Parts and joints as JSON:
[BEGIN]
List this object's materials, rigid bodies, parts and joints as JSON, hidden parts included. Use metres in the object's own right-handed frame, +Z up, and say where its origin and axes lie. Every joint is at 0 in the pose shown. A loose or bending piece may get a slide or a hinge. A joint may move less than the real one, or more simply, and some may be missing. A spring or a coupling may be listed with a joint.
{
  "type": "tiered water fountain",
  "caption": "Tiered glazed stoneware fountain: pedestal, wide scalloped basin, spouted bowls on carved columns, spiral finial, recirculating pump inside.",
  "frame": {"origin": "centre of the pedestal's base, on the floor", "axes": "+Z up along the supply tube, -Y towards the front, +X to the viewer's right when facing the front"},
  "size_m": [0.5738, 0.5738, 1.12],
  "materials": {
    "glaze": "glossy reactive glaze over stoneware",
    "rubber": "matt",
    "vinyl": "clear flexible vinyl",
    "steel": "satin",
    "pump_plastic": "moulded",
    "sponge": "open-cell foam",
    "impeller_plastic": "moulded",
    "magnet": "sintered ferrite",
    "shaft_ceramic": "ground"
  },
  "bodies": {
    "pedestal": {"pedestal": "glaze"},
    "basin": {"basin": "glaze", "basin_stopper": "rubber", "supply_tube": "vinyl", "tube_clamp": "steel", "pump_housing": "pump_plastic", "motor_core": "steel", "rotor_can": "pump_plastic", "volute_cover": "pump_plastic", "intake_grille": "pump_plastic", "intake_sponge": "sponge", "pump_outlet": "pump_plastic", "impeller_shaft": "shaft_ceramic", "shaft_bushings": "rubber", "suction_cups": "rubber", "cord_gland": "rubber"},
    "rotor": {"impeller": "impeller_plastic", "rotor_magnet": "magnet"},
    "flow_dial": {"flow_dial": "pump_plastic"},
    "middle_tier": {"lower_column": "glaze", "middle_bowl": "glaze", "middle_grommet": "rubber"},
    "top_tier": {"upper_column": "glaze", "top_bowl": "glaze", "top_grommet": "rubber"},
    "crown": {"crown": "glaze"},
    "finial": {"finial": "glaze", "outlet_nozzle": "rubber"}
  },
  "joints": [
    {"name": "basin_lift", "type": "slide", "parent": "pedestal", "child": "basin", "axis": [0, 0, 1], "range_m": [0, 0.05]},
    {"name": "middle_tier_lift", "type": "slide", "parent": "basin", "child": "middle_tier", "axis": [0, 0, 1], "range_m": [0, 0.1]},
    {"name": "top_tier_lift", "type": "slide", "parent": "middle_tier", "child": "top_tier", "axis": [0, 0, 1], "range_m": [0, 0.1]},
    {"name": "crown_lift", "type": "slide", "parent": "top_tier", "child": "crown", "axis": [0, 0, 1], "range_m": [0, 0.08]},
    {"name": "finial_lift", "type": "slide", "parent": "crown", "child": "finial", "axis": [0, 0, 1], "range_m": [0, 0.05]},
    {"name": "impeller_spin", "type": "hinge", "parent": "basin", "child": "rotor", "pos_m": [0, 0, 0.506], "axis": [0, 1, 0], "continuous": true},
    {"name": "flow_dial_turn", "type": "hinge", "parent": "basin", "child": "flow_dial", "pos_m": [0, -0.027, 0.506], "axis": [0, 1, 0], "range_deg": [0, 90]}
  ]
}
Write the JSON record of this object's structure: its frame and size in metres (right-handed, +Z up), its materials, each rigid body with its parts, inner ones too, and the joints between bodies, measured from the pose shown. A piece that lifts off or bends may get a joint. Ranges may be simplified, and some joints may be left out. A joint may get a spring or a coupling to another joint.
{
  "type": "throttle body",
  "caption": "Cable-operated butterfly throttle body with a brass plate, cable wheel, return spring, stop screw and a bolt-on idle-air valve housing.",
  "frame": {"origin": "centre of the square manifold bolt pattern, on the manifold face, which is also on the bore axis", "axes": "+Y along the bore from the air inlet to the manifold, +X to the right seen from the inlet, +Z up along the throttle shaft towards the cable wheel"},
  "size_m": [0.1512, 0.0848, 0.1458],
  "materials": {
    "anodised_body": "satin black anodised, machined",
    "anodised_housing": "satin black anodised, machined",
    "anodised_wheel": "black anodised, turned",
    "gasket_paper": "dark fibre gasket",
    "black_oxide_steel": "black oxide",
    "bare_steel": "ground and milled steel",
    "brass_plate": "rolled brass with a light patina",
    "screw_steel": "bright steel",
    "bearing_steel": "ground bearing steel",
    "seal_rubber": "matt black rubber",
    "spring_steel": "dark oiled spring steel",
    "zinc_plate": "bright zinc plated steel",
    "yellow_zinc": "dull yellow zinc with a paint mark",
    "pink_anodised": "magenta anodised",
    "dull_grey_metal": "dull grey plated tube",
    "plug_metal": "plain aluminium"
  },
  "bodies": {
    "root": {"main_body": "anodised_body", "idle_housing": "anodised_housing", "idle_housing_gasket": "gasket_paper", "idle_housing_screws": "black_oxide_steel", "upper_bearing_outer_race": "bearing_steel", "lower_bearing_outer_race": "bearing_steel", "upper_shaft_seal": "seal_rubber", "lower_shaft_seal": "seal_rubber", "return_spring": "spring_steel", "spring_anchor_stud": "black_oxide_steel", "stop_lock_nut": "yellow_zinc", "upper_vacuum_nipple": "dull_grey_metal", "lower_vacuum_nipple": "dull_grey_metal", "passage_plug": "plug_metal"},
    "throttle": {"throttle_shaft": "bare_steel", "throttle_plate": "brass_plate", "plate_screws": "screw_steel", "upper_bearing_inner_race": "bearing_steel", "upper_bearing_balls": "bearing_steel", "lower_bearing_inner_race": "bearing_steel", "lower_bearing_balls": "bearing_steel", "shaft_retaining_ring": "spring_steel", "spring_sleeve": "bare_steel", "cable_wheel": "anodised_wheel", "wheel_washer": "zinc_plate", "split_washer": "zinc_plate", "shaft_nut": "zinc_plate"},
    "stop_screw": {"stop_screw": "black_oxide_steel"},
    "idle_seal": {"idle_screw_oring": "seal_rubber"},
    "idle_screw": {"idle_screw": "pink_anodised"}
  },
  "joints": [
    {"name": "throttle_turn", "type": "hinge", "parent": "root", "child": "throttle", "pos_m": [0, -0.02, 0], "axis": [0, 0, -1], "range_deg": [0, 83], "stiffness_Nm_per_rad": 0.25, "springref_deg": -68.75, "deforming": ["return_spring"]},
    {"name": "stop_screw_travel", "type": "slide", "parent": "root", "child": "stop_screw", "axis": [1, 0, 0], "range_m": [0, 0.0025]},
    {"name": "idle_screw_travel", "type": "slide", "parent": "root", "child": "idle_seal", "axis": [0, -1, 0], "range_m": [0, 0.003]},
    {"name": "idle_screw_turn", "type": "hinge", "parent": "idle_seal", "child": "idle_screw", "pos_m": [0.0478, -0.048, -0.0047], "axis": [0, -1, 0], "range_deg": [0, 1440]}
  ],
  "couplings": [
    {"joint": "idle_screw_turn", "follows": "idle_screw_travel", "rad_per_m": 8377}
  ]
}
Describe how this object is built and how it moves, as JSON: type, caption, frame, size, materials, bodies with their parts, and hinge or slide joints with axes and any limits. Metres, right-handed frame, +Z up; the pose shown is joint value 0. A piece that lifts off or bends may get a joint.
[END]
What is asked: All of the data needs to be printed once more, exactly.

Correct response:
List this object's materials, rigid bodies, parts and joints as JSON, hidden parts included. Use metres in the object's own right-handed frame, +Z up, and say where its origin and axes lie. Every joint is at 0 in the pose shown. A loose or bending piece may get a slide or a hinge. A joint may move less than the real one, or more simply, and some may be missing. A spring or a coupling may be listed with a joint.
{
  "type": "tiered water fountain",
  "caption": "Tiered glazed stoneware fountain: pedestal, wide scalloped basin, spouted bowls on carved columns, spiral finial, recirculating pump inside.",
  "frame": {"origin": "centre of the pedestal's base, on the floor", "axes": "+Z up along the supply tube, -Y towards the front, +X to the viewer's right when facing the front"},
  "size_m": [0.5738, 0.5738, 1.12],
  "materials": {
    "glaze": "glossy reactive glaze over stoneware",
    "rubber": "matt",
    "vinyl": "clear flexible vinyl",
    "steel": "satin",
    "pump_plastic": "moulded",
    "sponge": "open-cell foam",
    "impeller_plastic": "moulded",
    "magnet": "sintered ferrite",
    "shaft_ceramic": "ground"
  },
  "bodies": {
    "pedestal": {"pedestal": "glaze"},
    "basin": {"basin": "glaze", "basin_stopper": "rubber", "supply_tube": "vinyl", "tube_clamp": "steel", "pump_housing": "pump_plastic", "motor_core": "steel", "rotor_can": "pump_plastic", "volute_cover": "pump_plastic", "intake_grille": "pump_plastic", "intake_sponge": "sponge", "pump_outlet": "pump_plastic", "impeller_shaft": "shaft_ceramic", "shaft_bushings": "rubber", "suction_cups": "rubber", "cord_gland": "rubber"},
    "rotor": {"impeller": "impeller_plastic", "rotor_magnet": "magnet"},
    "flow_dial": {"flow_dial": "pump_plastic"},
    "middle_tier": {"lower_column": "glaze", "middle_bowl": "glaze", "middle_grommet": "rubber"},
    "top_tier": {"upper_column": "glaze", "top_bowl": "glaze", "top_grommet": "rubber"},
    "crown": {"crown": "glaze"},
    "finial": {"finial": "glaze", "outlet_nozzle": "rubber"}
  },
  "joints": [
    {"name": "basin_lift", "type": "slide", "parent": "pedestal", "child": "basin", "axis": [0, 0, 1], "range_m": [0, 0.05]},
    {"name": "middle_tier_lift", "type": "slide", "parent": "basin", "child": "middle_tier", "axis": [0, 0, 1], "range_m": [0, 0.1]},
    {"name": "top_tier_lift", "type": "slide", "parent": "middle_tier", "child": "top_tier", "axis": [0, 0, 1], "range_m": [0, 0.1]},
    {"name": "crown_lift", "type": "slide", "parent": "top_tier", "child": "crown", "axis": [0, 0, 1], "range_m": [0, 0.08]},
    {"name": "finial_lift", "type": "slide", "parent": "crown", "child": "finial", "axis": [0, 0, 1], "range_m": [0, 0.05]},
    {"name": "impeller_spin", "type": "hinge", "parent": "basin", "child": "rotor", "pos_m": [0, 0, 0.506], "axis": [0, 1, 0], "continuous": true},
    {"name": "flow_dial_turn", "type": "hinge", "parent": "basin", "child": "flow_dial", "pos_m": [0, -0.027, 0.506], "axis": [0, 1, 0], "range_deg": [0, 90]}
  ]
}
Write the JSON record of this object's structure: its frame and size in metres (right-handed, +Z up), its materials, each rigid body with its parts, inner ones too, and the joints between bodies, measured from the pose shown. A piece that lifts off or bends may get a joint. Ranges may be simplified, and some joints may be left out. A joint may get a spring or a coupling to another joint.
{
  "type": "throttle body",
  "caption": "Cable-operated butterfly throttle body with a brass plate, cable wheel, return spring, stop screw and a bolt-on idle-air valve housing.",
  "frame": {"origin": "centre of the square manifold bolt pattern, on the manifold face, which is also on the bore axis", "axes": "+Y along the bore from the air inlet to the manifold, +X to the right seen from the inlet, +Z up along the throttle shaft towards the cable wheel"},
  "size_m": [0.1512, 0.0848, 0.1458],
  "materials": {
    "anodised_body": "satin black anodised, machined",
    "anodised_housing": "satin black anodised, machined",
    "anodised_wheel": "black anodised, turned",
    "gasket_paper": "dark fibre gasket",
    "black_oxide_steel": "black oxide",
    "bare_steel": "ground and milled steel",
    "brass_plate": "rolled brass with a light patina",
    "screw_steel": "bright steel",
    "bearing_steel": "ground bearing steel",
    "seal_rubber": "matt black rubber",
    "spring_steel": "dark oiled spring steel",
    "zinc_plate": "bright zinc plated steel",
    "yellow_zinc": "dull yellow zinc with a paint mark",
    "pink_anodised": "magenta anodised",
    "dull_grey_metal": "dull grey plated tube",
    "plug_metal": "plain aluminium"
  },
  "bodies": {
    "root": {"main_body": "anodised_body", "idle_housing": "anodised_housing", "idle_housing_gasket": "gasket_paper", "idle_housing_screws": "black_oxide_steel", "upper_bearing_outer_race": "bearing_steel", "lower_bearing_outer_race": "bearing_steel", "upper_shaft_seal": "seal_rubber", "lower_shaft_seal": "seal_rubber", "return_spring": "spring_steel", "spring_anchor_stud": "black_oxide_steel", "stop_lock_nut": "yellow_zinc", "upper_vacuum_nipple": "dull_grey_metal", "lower_vacuum_nipple": "dull_grey_metal", "passage_plug": "plug_metal"},
    "throttle": {"throttle_shaft": "bare_steel", "throttle_plate": "brass_plate", "plate_screws": "screw_steel", "upper_bearing_inner_race": "bearing_steel", "upper_bearing_balls": "bearing_steel", "lower_bearing_inner_race": "bearing_steel", "lower_bearing_balls": "bearing_steel", "shaft_retaining_ring": "spring_steel", "spring_sleeve": "bare_steel", "cable_wheel": "anodised_wheel", "wheel_washer": "zinc_plate", "split_washer": "zinc_plate", "shaft_nut": "zinc_plate"},
    "stop_screw": {"stop_screw": "black_oxide_steel"},
    "idle_seal": {"idle_screw_oring": "seal_rubber"},
    "idle_screw": {"idle_screw": "pink_anodised"}
  },
  "joints": [
    {"name": "throttle_turn", "type": "hinge", "parent": "root", "child": "throttle", "pos_m": [0, -0.02, 0], "axis": [0, 0, -1], "range_deg": [0, 83], "stiffness_Nm_per_rad": 0.25, "springref_deg": -68.75, "deforming": ["return_spring"]},
    {"name": "stop_screw_travel", "type": "slide", "parent": "root", "child": "stop_screw", "axis": [1, 0, 0], "range_m": [0, 0.0025]},
    {"name": "idle_screw_travel", "type": "slide", "parent": "root", "child": "idle_seal", "axis": [0, -1, 0], "range_m": [0, 0.003]},
    {"name": "idle_screw_turn", "type": "hinge", "parent": "idle_seal", "child": "idle_screw", "pos_m": [0.0478, -0.048, -0.0047], "axis": [0, -1, 0], "range_deg": [0, 1440]}
  ],
  "couplings": [
    {"joint": "idle_screw_turn", "follows": "idle_screw_travel", "rad_per_m": 8377}
  ]
}
Describe how this object is built and how it moves, as JSON: type, caption, frame, size, materials, bodies with their parts, and hinge or slide joints with axes and any limits. Metres, right-handed frame, +Z up; the pose shown is joint value 0. A piece that lifts off or bends may get a joint.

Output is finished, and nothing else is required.